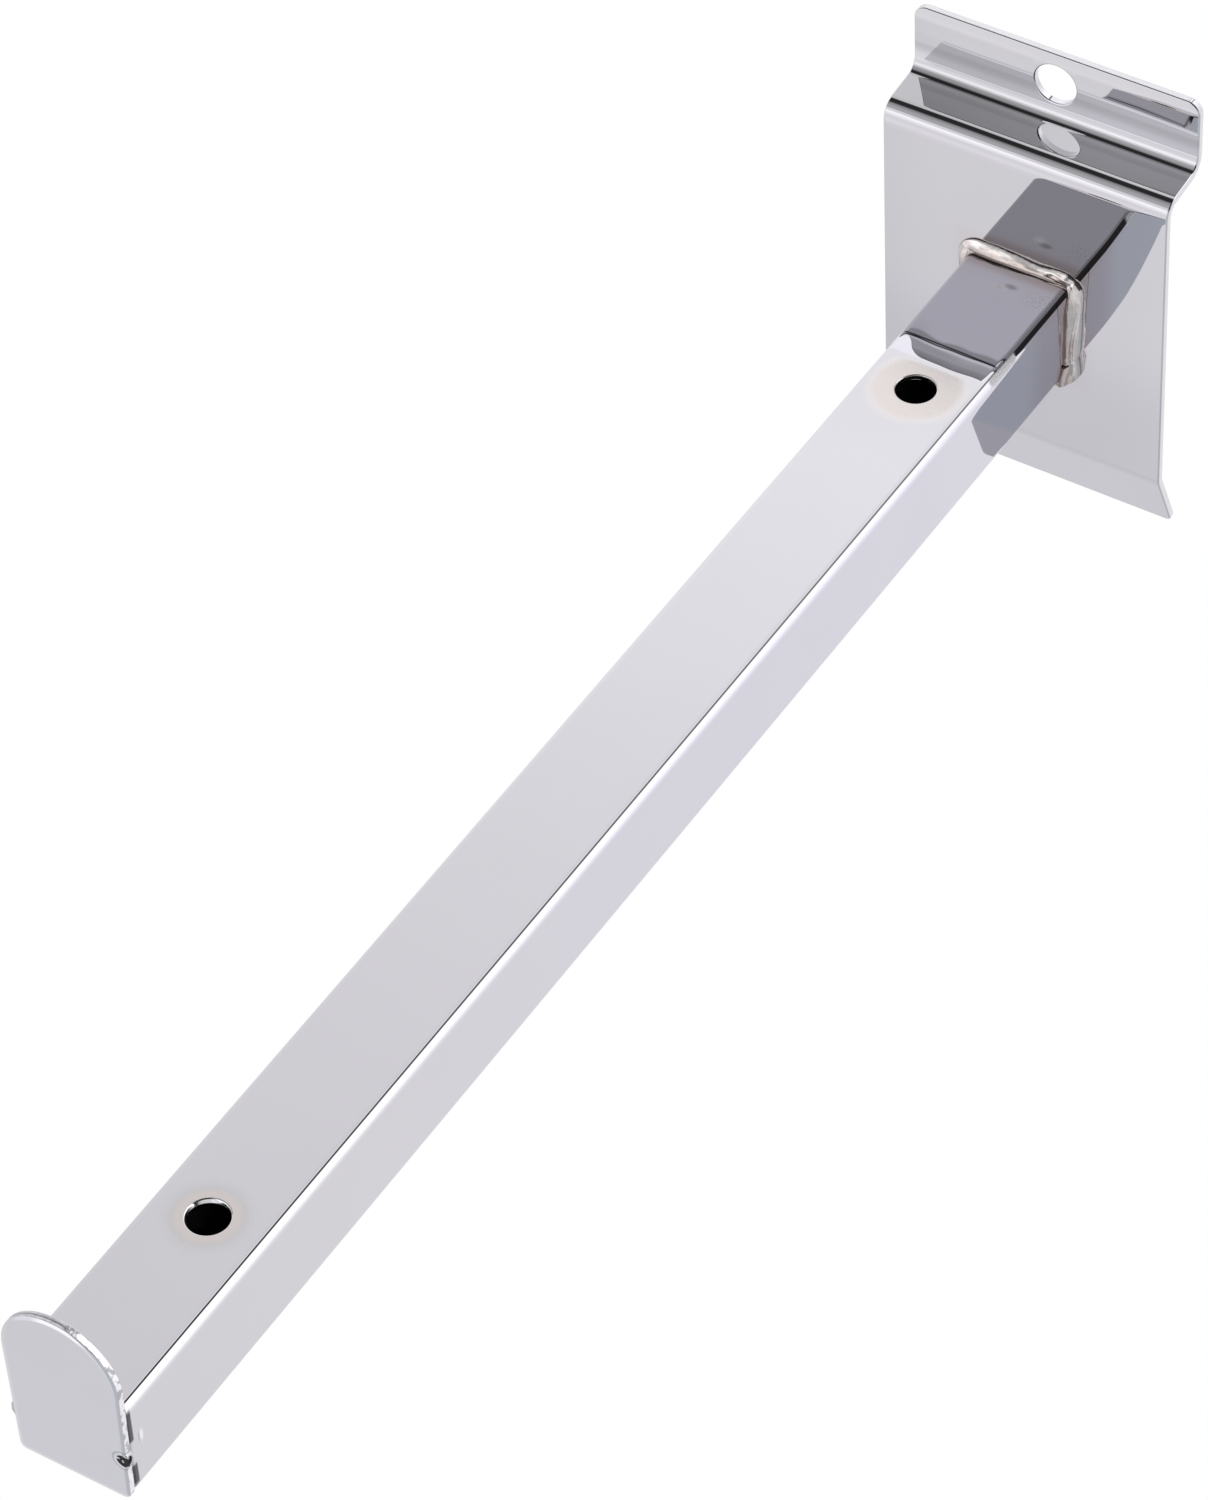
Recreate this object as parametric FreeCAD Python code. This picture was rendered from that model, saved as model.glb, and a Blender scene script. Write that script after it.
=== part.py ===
import FreeCAD, Part
import math
import os

# Slatwall shelf bracket: a square steel tube is welded to a folded back plate that hooks into
# the grooves of a slatwall panel, and an upright stop closes the tube's front end.
# The frame: the origin lies on the face that rests on the panel, on the arm's axis. X runs to
# the right as seen from the front, Y runs into the panel and Z runs up. Sizes are millimetres.

# Arm: square tube
arm_width = 20.0
arm_wall = 1.2
arm_corner_radius = 1.8
arm_length = 282.5

# Screw holes in the arm, for fixing a shelf that lies on it
screw_hole_diameter = 7.0
screw_hole_rim = 0.3
rear_hole_from_plate = 36.5
front_hole_from_stop = 36.0

# Back plate: one folded sheet
plate_thickness = 1.5
plate_width = 55.0
plate_rise_above_arm = 24.0
plate_drop_below_arm = 19.0
step_depth = 10.7
step_rise = 1.2
lip_height = 13.3
tail_drop = 13.0
tail_depth = 5.2

# Folds, each given by the radius on its inner side, and the sheet's corners in front view
front_fold_radius = 2.0
rear_fold_radius = 2.5
tail_fold_radius = 3.0
lip_corner_radius = 2.5
tail_corner_radius = 1.0

# Hole in the lip, for a screw that locks the bracket to the panel
lock_hole_diameter = 8.0
lock_hole_below_lip_top = 6.5

# End stop
stop_thickness = 1.5
stop_rise_above_arm = 14.45
stop_head_radius = 10.45
stop_foot_radius = 1.3

# Welds between the arm and the back plate; each side run ends in a wider foot
top_weld_leg_on_arm = 1.5
top_weld_leg_on_plate = 2.0
side_weld_leg_on_arm = 3.2
side_weld_leg_on_plate = 1.4
weld_foot_leg_on_arm = 4.4
weld_foot_leg_on_plate = 1.7
weld_foot_height = 3.6
weld_foot_below_arm = 0.6
weld_bulge = 0.9
weld_blob_radius = 2.1

# Tack welds between the end stop and the arm
tack_width = 2.8
tack_height = 0.7

# Places that follow from the sizes above
half_arm = arm_width / 2
half_plate = plate_width / 2
plate_front_y = -plate_thickness
arm_front_y = plate_front_y - arm_length
arm_top_z = half_arm
arm_bottom_z = -half_arm
fold_z = arm_top_z + plate_rise_above_arm
step_back_z = fold_z + step_rise
lip_front_y = plate_front_y + step_depth
lip_top_z = step_back_z + lip_height
tail_fold_z = arm_bottom_z - plate_drop_below_arm
tail_bottom_z = tail_fold_z - tail_drop

# Room that a cutting tool gets past the face it cuts through
overshoot = 1.0


def vector(x, y, z):
    return FreeCAD.Vector(x, y, z)


def line(start, end):
    return Part.makeLine(start, end)


def rounded_path(corners, radii):
    """Lines and tangent arcs along the corner points; radii are those of the inner corners."""
    edges = []
    start = corners[0]
    for before, corner, after, radius in zip(corners, corners[1:], corners[2:], radii):
        to_before = (before - corner).normalize()
        to_after = (after - corner).normalize()
        half_angle = to_before.getAngle(to_after) / 2
        arc_start = corner + to_before * (radius / math.tan(half_angle))
        arc_end = corner + to_after * (radius / math.tan(half_angle))
        bisector = (to_before + to_after).normalize()
        arc_middle = corner + bisector * (radius / math.sin(half_angle) - radius)
        edges.append(line(start, arc_start))
        edges.append(Part.Arc(arc_start, arc_middle, arc_end).toShape())
        start = arc_end
    edges.append(line(start, corners[-1]))
    return edges


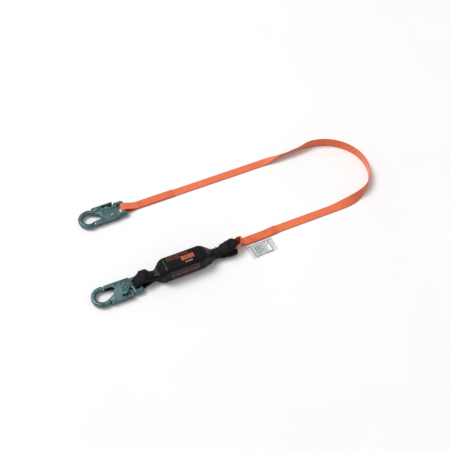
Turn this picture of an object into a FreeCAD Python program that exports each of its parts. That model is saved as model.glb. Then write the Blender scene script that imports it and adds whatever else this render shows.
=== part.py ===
import FreeCAD, Part

import math
import os

# Shock absorbing lanyard, 6 ft class, laid out on the floor as a U.
# Frame: +Z up from the floor, +X along the two straight runs towards the bend, origin at the
# centre of the harness hook's throat. Millimetres. The pieces are drawn with the floor at Z = 0
# and moved down by hook_height as they are written.

Vec = FreeCAD.Vector
X = Vec(1, 0, 0)
Y = Vec(0, 1, 0)
Z = Vec(0, 0, 1)

# Webbing
web_width = 25.4
web_thick = 2.2

# Layout on the floor
bend_centre = Vec(722, 137.3, 0)
bend_radius = 118.7
bend_hinges = 8
bend_step = 180.0 / bend_hinges
hinge_gap = 0.8
twist_length = 66.0
link_point = Vec(368, 8, 16.5)
link_heading = 9.0
anchor_throat = Vec(53.5, bend_centre.y + bend_radius, 0)
harness_heading = -1.0
hook_height = 9.5

# Snap hook, in its own frame: origin at the throat's centre, +X towards the eye,
# +Y on the gate's side, Z = 0 on the mid-plane
throat_radius = 18.0
nose_radius = 30.0
body_half = 6.0
eye_bar_x = 98.5
eye_bar_radius = 5.5
eye_slot = (82.0, 15.0)
eye_end = 104.0
gate_pivot = Vec(62, 14, 0)
cross_pin = Vec(54, -15, 0)
lever_pivot = Vec(24, -20, 0)
sheet = 1.2
sheet_gap = 0.4
rivet_radius = 2.6
rivet_clear = 0.06
head_radius = 4.4
head_height = 1.2

# Shock pack
pack_y = 0.5
pack_half_width = 27.5
pack_height = 46.0
pack_ends = (168, 275)
neck_ends = (152, 306)
neck_half_width = 14.5
neck_low = 5.0
neck_high = 27.0
neck_middle = (neck_low + neck_high) / 2
film = 1.2


def box(low, high):
    size = high - low
    return Part.makeBox(size.x, size.y, size.z, low)


def corner_arc(before, corner, after, radius):
    """The start, middle and end of the arc that rounds a corner."""
    back, ahead = (before - corner).normalize(), (after - corner).normalize()
    half = back.getAngle(ahead) / 2
    reach = radius / math.tan(half)
    inward = (back + ahead).normalize()
    middle = corner + inward * (radius / math.sin(half) - radius)
    return corner + back * reach, middle, corner + ahead * reach


def outline(corners, height):
    """A closed wire at z = height through corners of (x, y, radius)."""
    spots = [Vec(x, y, height) for x, y, _ in corners]
    arcs = []
    for i, (_, _, radius) in enumerate(corners):
        after = spots[(i + 1) % len(spots)]
        corner = spots[i]
        arcs.append(corner_arc(spots[i - 1], corner, after, radius) if radius else (corner, corner, corner))
    edges = []
    for i, (start, middle, end) in enumerate(arcs):
        last = arcs[i - 1][2]
        if last.distanceToPoint(start) > 1e-4:
            edges.append(Part.makeLine(last, start))
        if corners[i][2]:
            edges.append(Part.Arc(start, middle, end).toShape())
    return Part.Wire(edges)


def inset(corners, depth):
    """Moves an anticlockwise outline inwards by depth, and changes its corner radii to suit."""
    moved = []
    for i, (x, y, radius) in enumerate(corners):
        corner = Vec(x, y, 0)
        before, after = corners[i - 1], corners[(i + 1) % len(corners)]
        coming = (corner - Vec(before[0], before[1], 0)).normalize()
        going = (Vec(after[0], after[1], 0) - corner).normalize()
        left_in, left_out = Z.cross(coming), Z.cross(going)
        shift = (left_in + left_out) * (depth / (1 + left_in.dot(left_out)))
        convex = coming.cross(going).z > 0
        size = radius + (-depth if convex else depth) if radius else 0
        moved.append((x + shift.x, y + shift.y, size))
    return moved


def forging(corners, half, edge):
    """A plate with rounded rims. A negative edge flares it instead, for cutting a rounded hole."""
    size = abs(edge)
    steps = 4
    upper = []
    for i in range(steps + 1):
        turn = math.radians(90 * i / steps)
        upper.append((half - size + size * math.sin(turn), edge * (1 - math.cos(turn))))
    stations = [(-z, depth) for z, depth in reversed(upper)] + upper
    return Part.makeLoft([outline(inset(corners, depth), z) for z, depth in stations], True, True)


def plate(corners, low, high):
    """Extrudes a closed outline of (x, y, radius) corners from z = low to z = high."""
    return Part.Face(outline(corners, low)).extrude(Z * (high - low))


def rod(centre, radius, low, high):
    return Part.makeCylinder(radius, high - low, Vec(centre.x, centre.y, low))


def joined(shapes):
    """Fuses solids into one and tidies its faces."""
    whole = shapes[0].fuse(shapes[1:]) if len(shapes) > 1 else shapes[0]
    whole = whole.removeSplitter()
    return whole.Solids[0] if len(whole.Solids) == 1 else whole


def rounded(shape, radius, pick):
    """Fillets the edges that pick accepts, and keeps the sharp shape if the kernel can't."""
    edges = [edge for edge in shape.Edges if pick(edge)]
    try:
        smooth = shape.makeFillet(radius, edges)
        return smooth if smooth.isValid() else shape
    except Part.OCCError:
        return shape


def arc_point(radius, angle):
    turn = math.radians(angle)
    return radius * math.cos(turn), radius * math.sin(turn)


def tangent_corner(radius, first, last):
    """The corner whose rounding is the arc about the origin from one angle to another."""
    reach = radius / math.cos(math.radians((last - first) / 2))
    return arc_point(reach, (first + last) / 2) + (radius,)


def on_tangent(radius, angle, reach, rounding):
    """A corner on the line that touches the circle at an angle, reach further round from there."""
    x, y = arc_point(radius, angle)
    turn = math.radians(angle)
    return x - reach * math.sin(turn), y + reach * math.cos(turn), rounding


# ---------------------------------------------------------------- snap hook

gate_tip_x = 10.4
gate_outer_y = 26.8
cheek_low = body_half + sheet_gap
cheek_high = cheek_low + sheet
pocket_half = 2.6
pocket_radius = 6.4
forged_edge = 4.0
slot_edge = 2.0
notch_roof = -5.4
lever_outer_y = -29.6
lever_end = 74.5


def hook_outline():
    """The forging's outer edge: a round nose, a spine, the eye, and a flat shoulder under the gate."""
    nose = [on_tangent(nose_radius, 85, -5.8, 4.2), tangent_corner(nose_radius, 85, 190),
            tangent_corner(nose_radius, 190, 300), on_tangent(nose_radius, 300, 2.5, 4)]
    spine = [(49, -23.4, 4.4), (50.5, notch_roof, 3), (75.5, notch_roof, 3), (75.5, -26, 4.4)]
    eye = [(eye_end, -26, 9), (eye_end, 26, 9)]
    shoulder = [(78, 26, 8), (70, 22.5, 8), (54, 22.5, 12), (32, 10, 6)]
    throat = [on_tangent(throat_radius, 300, 24, 6), tangent_corner(throat_radius, 300, 185),
              tangent_corner(throat_radius, 185, 70), on_tangent(throat_radius, 70, -3.0, 4.2)]
    return nose + spine + eye + shoulder + throat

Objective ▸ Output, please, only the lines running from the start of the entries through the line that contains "stop_foot_radius = 1.3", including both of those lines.

Task response ▸
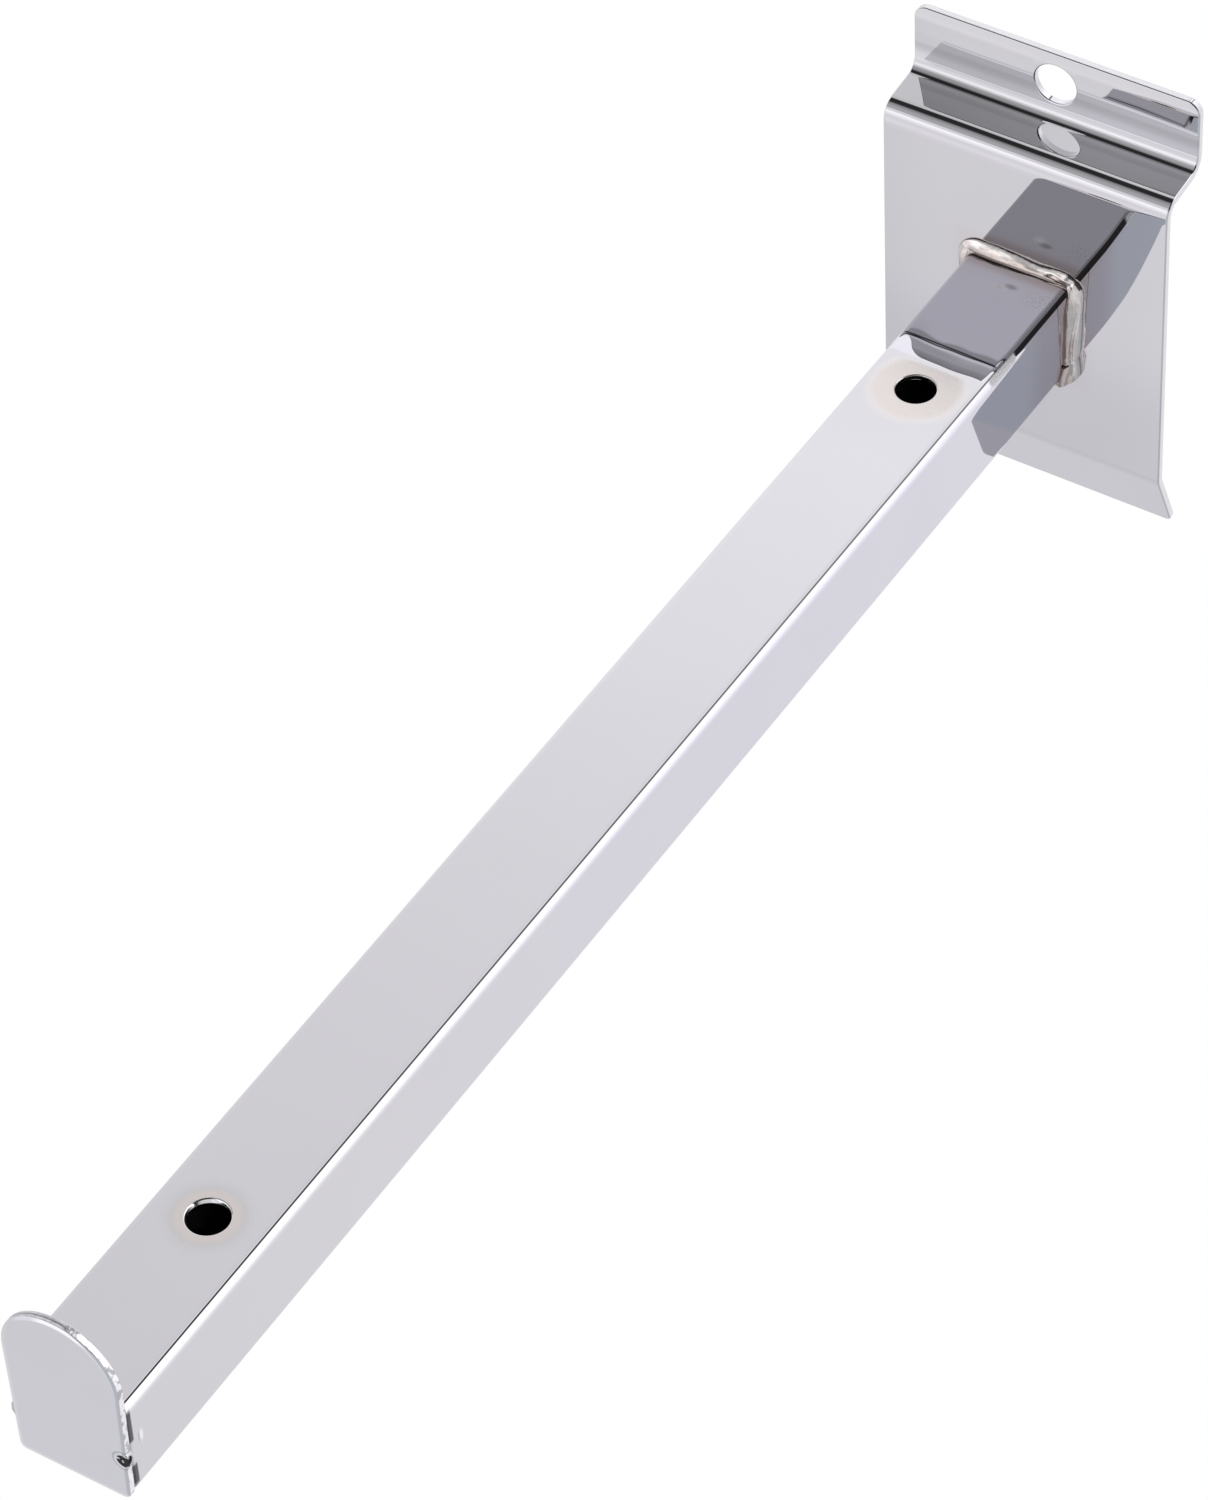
Recreate this object as parametric FreeCAD Python code. This picture was rendered from that model, saved as model.glb, and a Blender scene script. Write that script after it.
=== part.py ===
import FreeCAD, Part
import math
import os

# Slatwall shelf bracket: a square steel tube is welded to a folded back plate that hooks into
# the grooves of a slatwall panel, and an upright stop closes the tube's front end.
# The frame: the origin lies on the face that rests on the panel, on the arm's axis. X runs to
# the right as seen from the front, Y runs into the panel and Z runs up. Sizes are millimetres.

# Arm: square tube
arm_width = 20.0
arm_wall = 1.2
arm_corner_radius = 1.8
arm_length = 282.5

# Screw holes in the arm, for fixing a shelf that lies on it
screw_hole_diameter = 7.0
screw_hole_rim = 0.3
rear_hole_from_plate = 36.5
front_hole_from_stop = 36.0

# Back plate: one folded sheet
plate_thickness = 1.5
plate_width = 55.0
plate_rise_above_arm = 24.0
plate_drop_below_arm = 19.0
step_depth = 10.7
step_rise = 1.2
lip_height = 13.3
tail_drop = 13.0
tail_depth = 5.2

# Folds, each given by the radius on its inner side, and the sheet's corners in front view
front_fold_radius = 2.0
rear_fold_radius = 2.5
tail_fold_radius = 3.0
lip_corner_radius = 2.5
tail_corner_radius = 1.0

# Hole in the lip, for a screw that locks the bracket to the panel
lock_hole_diameter = 8.0
lock_hole_below_lip_top = 6.5

# End stop
stop_thickness = 1.5
stop_rise_above_arm = 14.45
stop_head_radius = 10.45
stop_foot_radius = 1.3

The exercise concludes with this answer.